Collected data entries:
Start

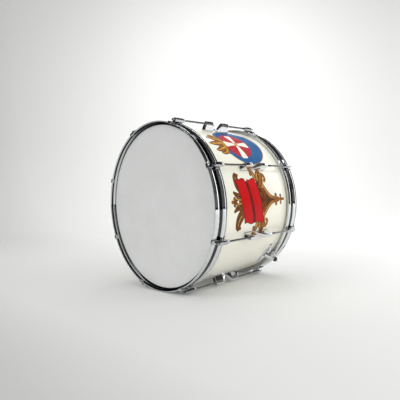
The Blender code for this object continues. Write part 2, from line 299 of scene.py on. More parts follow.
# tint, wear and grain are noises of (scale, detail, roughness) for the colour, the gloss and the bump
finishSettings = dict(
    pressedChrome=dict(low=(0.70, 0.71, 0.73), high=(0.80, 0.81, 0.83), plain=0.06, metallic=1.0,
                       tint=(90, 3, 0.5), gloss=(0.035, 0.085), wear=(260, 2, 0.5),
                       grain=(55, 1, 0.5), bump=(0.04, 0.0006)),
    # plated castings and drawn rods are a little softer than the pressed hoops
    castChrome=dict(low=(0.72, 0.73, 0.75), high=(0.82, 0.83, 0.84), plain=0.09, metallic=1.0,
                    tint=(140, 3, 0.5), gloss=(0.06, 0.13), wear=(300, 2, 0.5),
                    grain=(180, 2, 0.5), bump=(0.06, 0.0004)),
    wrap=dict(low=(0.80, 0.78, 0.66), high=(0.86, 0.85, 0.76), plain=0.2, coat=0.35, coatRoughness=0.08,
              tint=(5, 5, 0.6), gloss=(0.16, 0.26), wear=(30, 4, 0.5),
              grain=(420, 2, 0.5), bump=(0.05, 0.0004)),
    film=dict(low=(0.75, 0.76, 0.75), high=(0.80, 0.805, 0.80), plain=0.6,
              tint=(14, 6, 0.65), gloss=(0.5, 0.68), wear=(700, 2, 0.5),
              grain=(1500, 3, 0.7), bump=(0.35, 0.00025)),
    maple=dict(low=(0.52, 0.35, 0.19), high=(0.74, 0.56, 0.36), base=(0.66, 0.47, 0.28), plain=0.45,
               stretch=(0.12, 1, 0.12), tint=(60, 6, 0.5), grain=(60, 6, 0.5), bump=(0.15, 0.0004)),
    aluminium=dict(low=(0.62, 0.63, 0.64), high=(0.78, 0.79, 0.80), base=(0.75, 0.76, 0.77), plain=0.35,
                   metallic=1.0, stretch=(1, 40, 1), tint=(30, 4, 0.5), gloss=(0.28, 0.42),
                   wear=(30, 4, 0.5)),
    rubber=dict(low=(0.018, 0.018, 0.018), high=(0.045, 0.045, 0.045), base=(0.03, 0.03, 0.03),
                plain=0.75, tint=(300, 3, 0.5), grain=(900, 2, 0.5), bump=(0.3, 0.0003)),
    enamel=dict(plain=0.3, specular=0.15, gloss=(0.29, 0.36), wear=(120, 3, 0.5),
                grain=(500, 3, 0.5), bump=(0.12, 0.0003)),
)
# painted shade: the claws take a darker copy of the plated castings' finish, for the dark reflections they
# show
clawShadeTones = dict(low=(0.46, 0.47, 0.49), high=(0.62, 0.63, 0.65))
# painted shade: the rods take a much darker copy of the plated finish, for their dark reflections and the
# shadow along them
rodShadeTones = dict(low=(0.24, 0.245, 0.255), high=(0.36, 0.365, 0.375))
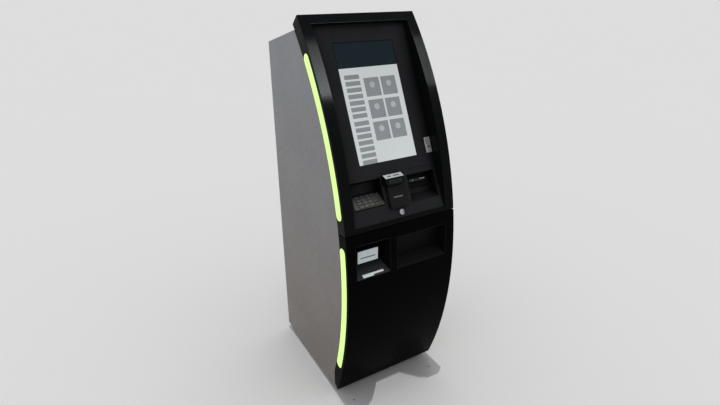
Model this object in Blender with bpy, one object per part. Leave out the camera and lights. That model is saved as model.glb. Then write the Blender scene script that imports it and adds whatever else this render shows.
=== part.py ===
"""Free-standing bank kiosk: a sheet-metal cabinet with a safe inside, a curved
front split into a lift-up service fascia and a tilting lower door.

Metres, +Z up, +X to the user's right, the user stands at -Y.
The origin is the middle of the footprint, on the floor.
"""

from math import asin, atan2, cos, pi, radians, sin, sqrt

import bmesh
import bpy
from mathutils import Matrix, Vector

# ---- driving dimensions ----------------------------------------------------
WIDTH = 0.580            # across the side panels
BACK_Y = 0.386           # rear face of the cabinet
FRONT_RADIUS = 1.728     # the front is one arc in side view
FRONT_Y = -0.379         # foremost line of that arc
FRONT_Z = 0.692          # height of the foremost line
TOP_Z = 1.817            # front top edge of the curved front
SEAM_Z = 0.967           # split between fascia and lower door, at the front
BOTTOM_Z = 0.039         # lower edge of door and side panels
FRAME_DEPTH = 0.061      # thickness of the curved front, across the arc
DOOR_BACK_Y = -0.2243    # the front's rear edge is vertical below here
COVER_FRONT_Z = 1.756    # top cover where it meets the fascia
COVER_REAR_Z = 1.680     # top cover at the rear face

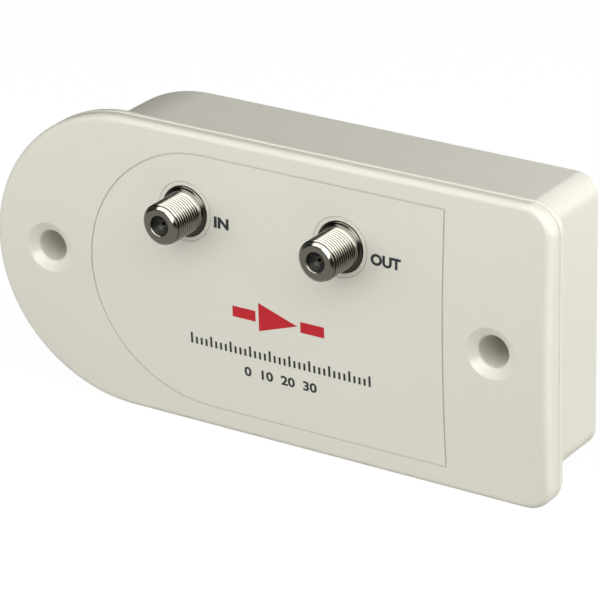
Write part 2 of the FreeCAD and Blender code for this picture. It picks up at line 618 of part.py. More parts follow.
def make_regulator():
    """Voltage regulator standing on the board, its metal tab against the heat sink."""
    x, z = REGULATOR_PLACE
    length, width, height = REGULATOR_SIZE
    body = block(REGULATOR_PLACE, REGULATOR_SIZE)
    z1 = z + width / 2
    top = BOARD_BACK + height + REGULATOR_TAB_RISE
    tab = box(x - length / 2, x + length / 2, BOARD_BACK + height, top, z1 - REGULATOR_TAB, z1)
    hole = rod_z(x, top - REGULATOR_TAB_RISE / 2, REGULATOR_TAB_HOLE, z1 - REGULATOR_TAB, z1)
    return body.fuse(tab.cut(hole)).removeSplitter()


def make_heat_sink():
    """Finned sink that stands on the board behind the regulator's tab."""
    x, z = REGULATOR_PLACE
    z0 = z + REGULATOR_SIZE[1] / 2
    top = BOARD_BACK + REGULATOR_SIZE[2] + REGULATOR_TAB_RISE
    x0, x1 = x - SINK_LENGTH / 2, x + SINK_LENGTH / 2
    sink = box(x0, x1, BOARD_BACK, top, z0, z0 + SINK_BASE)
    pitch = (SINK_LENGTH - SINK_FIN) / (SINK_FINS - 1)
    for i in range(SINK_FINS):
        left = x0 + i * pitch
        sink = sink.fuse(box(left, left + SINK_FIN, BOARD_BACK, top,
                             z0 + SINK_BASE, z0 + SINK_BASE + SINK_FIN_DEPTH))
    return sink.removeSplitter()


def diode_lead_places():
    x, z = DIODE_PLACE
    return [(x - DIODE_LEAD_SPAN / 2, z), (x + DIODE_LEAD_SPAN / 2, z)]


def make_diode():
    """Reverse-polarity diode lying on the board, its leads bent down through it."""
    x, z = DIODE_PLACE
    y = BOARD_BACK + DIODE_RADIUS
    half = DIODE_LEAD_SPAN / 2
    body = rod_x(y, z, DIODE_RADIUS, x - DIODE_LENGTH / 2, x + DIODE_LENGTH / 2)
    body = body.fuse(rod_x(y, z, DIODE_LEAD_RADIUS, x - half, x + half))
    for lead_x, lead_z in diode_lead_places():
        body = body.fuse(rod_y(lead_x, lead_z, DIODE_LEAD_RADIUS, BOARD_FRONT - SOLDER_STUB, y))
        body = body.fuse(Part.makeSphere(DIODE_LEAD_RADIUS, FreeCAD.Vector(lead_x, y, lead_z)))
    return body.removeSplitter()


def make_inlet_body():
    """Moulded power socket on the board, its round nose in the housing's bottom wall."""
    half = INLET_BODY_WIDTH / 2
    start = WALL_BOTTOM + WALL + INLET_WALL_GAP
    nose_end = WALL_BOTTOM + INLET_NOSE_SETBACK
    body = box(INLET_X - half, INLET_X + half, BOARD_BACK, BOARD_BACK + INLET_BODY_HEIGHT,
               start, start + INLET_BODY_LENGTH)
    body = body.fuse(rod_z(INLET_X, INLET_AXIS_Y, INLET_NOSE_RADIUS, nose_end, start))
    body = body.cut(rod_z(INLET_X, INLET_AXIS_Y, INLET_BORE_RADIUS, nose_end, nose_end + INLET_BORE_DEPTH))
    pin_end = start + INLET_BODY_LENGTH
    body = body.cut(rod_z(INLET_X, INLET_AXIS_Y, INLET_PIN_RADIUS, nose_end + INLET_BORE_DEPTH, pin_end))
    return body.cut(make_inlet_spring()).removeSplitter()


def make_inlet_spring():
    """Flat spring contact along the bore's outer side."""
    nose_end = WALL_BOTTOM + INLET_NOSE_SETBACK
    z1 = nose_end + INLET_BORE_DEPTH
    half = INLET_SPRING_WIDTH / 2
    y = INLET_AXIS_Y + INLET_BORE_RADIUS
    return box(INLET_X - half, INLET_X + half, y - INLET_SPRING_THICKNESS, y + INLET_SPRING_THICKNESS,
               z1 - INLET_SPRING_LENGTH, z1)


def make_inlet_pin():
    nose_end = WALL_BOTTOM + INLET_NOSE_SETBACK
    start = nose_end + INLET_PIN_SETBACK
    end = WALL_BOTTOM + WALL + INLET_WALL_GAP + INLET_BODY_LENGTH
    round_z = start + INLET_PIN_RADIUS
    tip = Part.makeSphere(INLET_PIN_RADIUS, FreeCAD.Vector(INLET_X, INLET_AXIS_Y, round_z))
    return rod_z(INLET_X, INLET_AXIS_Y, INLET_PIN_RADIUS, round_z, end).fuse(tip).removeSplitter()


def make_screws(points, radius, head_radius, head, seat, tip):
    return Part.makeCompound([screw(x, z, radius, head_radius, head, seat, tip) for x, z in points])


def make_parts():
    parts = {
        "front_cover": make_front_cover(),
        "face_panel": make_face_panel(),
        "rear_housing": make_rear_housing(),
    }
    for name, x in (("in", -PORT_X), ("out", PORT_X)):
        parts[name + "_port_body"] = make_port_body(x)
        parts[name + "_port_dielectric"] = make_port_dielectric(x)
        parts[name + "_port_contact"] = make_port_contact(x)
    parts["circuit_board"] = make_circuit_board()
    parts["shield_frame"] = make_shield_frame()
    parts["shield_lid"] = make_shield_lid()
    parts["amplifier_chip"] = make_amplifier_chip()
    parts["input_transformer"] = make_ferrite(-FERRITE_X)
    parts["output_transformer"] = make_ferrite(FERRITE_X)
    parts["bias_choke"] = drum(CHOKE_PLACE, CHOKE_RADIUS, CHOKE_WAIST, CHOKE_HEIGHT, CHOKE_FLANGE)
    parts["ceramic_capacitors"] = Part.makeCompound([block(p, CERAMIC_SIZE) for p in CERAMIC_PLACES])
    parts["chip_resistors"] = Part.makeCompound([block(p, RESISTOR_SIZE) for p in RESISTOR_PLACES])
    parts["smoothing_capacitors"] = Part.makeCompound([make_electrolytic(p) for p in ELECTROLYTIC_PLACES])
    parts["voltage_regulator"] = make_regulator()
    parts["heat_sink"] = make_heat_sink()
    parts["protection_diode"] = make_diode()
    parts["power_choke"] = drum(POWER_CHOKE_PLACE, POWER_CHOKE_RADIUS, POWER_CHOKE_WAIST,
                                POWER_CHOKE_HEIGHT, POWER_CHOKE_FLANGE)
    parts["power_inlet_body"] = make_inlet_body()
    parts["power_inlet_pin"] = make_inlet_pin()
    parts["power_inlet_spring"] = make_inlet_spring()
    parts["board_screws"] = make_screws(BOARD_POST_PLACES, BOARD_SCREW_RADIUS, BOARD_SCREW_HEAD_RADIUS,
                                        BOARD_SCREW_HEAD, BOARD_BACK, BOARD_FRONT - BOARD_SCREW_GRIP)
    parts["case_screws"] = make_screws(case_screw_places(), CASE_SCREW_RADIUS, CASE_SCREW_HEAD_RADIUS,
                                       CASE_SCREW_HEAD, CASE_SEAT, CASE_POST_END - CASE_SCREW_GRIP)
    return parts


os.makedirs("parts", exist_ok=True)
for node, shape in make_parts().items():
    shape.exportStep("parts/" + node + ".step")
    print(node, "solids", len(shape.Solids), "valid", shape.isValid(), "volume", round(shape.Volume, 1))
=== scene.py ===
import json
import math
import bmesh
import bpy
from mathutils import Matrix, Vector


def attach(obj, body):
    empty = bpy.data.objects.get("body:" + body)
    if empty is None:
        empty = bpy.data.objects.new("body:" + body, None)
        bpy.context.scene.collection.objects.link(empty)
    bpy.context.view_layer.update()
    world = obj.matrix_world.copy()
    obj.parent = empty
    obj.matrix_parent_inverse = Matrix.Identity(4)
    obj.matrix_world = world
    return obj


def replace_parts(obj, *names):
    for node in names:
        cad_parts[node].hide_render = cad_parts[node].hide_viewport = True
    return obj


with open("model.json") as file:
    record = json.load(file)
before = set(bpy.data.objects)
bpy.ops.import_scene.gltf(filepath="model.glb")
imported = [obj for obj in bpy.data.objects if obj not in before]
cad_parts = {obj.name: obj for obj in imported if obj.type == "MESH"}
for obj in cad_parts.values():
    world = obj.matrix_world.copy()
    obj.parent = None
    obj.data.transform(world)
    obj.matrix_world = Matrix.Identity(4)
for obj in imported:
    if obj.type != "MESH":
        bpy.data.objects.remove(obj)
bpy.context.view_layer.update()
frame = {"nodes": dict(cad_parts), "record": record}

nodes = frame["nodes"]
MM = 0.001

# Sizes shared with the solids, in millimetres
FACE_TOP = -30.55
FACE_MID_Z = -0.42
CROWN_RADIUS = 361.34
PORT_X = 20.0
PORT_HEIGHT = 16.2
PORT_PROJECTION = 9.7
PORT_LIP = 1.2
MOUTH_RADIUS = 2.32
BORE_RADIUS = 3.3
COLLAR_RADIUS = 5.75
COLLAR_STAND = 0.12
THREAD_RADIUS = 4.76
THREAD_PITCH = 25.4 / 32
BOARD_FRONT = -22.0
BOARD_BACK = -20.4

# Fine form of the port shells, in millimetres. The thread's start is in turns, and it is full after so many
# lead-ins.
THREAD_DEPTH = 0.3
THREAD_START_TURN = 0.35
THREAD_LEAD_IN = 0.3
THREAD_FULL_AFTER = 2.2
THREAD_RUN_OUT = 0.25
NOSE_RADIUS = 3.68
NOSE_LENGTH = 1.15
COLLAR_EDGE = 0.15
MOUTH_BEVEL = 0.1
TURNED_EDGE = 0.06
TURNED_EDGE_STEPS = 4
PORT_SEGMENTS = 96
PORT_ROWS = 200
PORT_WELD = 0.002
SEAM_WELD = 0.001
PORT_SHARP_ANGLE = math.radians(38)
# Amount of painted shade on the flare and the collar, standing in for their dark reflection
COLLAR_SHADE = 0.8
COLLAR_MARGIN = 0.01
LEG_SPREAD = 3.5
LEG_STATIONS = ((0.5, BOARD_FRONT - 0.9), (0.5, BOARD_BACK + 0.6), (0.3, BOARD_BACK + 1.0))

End

Direction:
Each line from the one bearing "return parts" through the one bearing "record = json.load(file)" is to be duplicated without change; all remaining lines are to be left out.

The response:
    return parts


os.makedirs("parts", exist_ok=True)
for node, shape in make_parts().items():
    shape.exportStep("parts/" + node + ".step")
    print(node, "solids", len(shape.Solids), "valid", shape.isValid(), "volume", round(shape.Volume, 1))
=== scene.py ===
import json
import math
import bmesh
import bpy
from mathutils import Matrix, Vector


def attach(obj, body):
    empty = bpy.data.objects.get("body:" + body)
    if empty is None:
        empty = bpy.data.objects.new("body:" + body, None)
        bpy.context.scene.collection.objects.link(empty)
    bpy.context.view_layer.update()
    world = obj.matrix_world.copy()
    obj.parent = empty
    obj.matrix_parent_inverse = Matrix.Identity(4)
    obj.matrix_world = world
    return obj


def replace_parts(obj, *names):
    for node in names:
        cad_parts[node].hide_render = cad_parts[node].hide_viewport = True
    return obj


with open("model.json") as file:
    record = json.load(file)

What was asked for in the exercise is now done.